The senators also are asking for safe harbors or guidance that would ensure a refinancing bond’s tax-exempt status would not be questioned if there was reasonable due diligence done to determine that the original loan met size limitations. Under the tax law, a student loan must not be an amount larger than cost of attending the school minus any other financial assistance obtained. “Requiring an issuer in the case of a refinancing loan to retroactively self-verify that an original loan was in compliance with the loan size limitation would be a highly burdensome and time consuming process that could hamper any refinancing program,” the senators said.

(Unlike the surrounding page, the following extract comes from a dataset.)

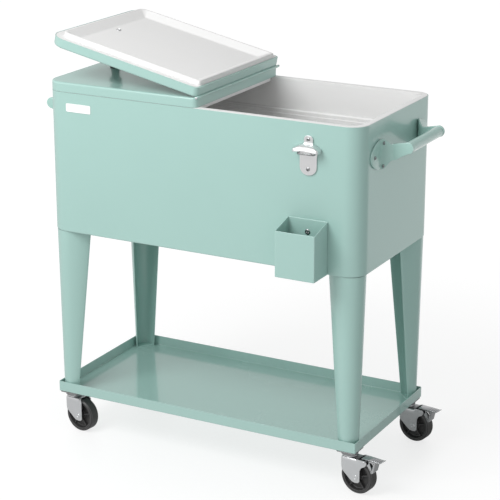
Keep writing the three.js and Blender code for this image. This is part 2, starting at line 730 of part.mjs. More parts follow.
// Handle bracket on the right end, back side
function handleBracket() {
  const h = HANDLE;
  const wall = HALF_LENGTH + GAP;
  const face = wall + h.flange;
  const outerY = h.inner + h.arm;
  const bendX = face + h.bend;
  const end = GRIP.x + GRIP.wrap + OVERRUN;
  const plan = [
    [wall, h.inner], [end, h.inner], [end, outerY],
    ...arcPoints(bendX, outerY + h.bend, h.bend, -Math.PI * HALF, -Math.PI, STEPS.bend),
    [face, h.ovalY + h.long], [wall, h.ovalY + h.long],
  ];
  const low = h.z - h.high;
  const high = h.z + h.high;
  const side = [
    [wall, low], [face, low], ...armPoints(ARM_LOW_SHARES),
    ...arcPoints(GRIP.x, GRIP.z, GRIP.wrap, -Math.PI * HALF, Math.PI * HALF, STEPS.arc),
    ...armPoints(ARM_HIGH_SHARES), [face, high], [wall, high],
  ];
  const oval = [[h.inner - OVERRUN, low]];
  for (let i = 0; i <= STEPS.arc + STEPS.bend; i += 1) {
    const a = Math.PI * (i / (STEPS.arc + STEPS.bend) - HALF);
    oval.push([h.ovalY + h.long * Math.cos(a), h.z + h.high * Math.sin(a)]);
  }
  oval.push([h.inner - OVERRUN, high]);
  let solid = slab(plan, low, high)
    .intersect(slabXZ(side, h.inner - OVERRUN, h.ovalY + h.long + OVERRUN))
    .intersect(slabYZ(oval, wall, end));
  const socket = bar(GRIP.peg + HOLE_PLAY, h.inner - OVERRUN, h.inner + GRIP.pegLength + HOLE_PLAY,
    "y", [GRIP.x, 0, GRIP.z], STEPS.round);
  solid = solid.subtract(socket);
  HANDLE_SCREWS.forEach(([y, z]) => {
    solid = solid.subtract(bar(SCREW.hole, wall - OVERRUN, face + OVERRUN, "x", [0, y, z],
      STEPS.hole));
  });
  return solid;
}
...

The letter also asks the tax regulators to clarify that a former student can refinance an original loan that was a parent loan and vice versa. Notice 2015-78 said a student loan, whether taken out by a student or parent, is eligible for refinancing without regard to any cosigner or guarantor, but it doesn’t address whether a student can refinance a parent’s loan or a parent can refinance a student’s loan, the lawmakers said.

The senators ask that the tax regulators to allow parents to refinance student loans in the state where they reside regardless of where the student lives or went to school. The notice says tax-exempt bonds may be issued by a state to refinance a student loan based on the student’s current or former state of residence or school attendance. While this is helpful, the senators said, “It would appear that parents who currently live in a state that is different from their student’s current or in-school state or residence or attendance would be precluded from using refinancing loans from their current state or residence. A parent’s mobility should no more be penalized than his or her student’s.”

Tom Vander Molen, a partner at Dorsey & Whitney in Minneapolis said, “I think you’d need a change in the statute for this because the statute doesn’t say anything about where the parent lives.”

“We are appreciative and grateful for Notice 2015-78,” the senators concluded in their letter. “We respectfully ask Treasury and the IRS to make clear the points [we raised] so that our state-approved programs can get to work providing more options and clarity to their borrowers.”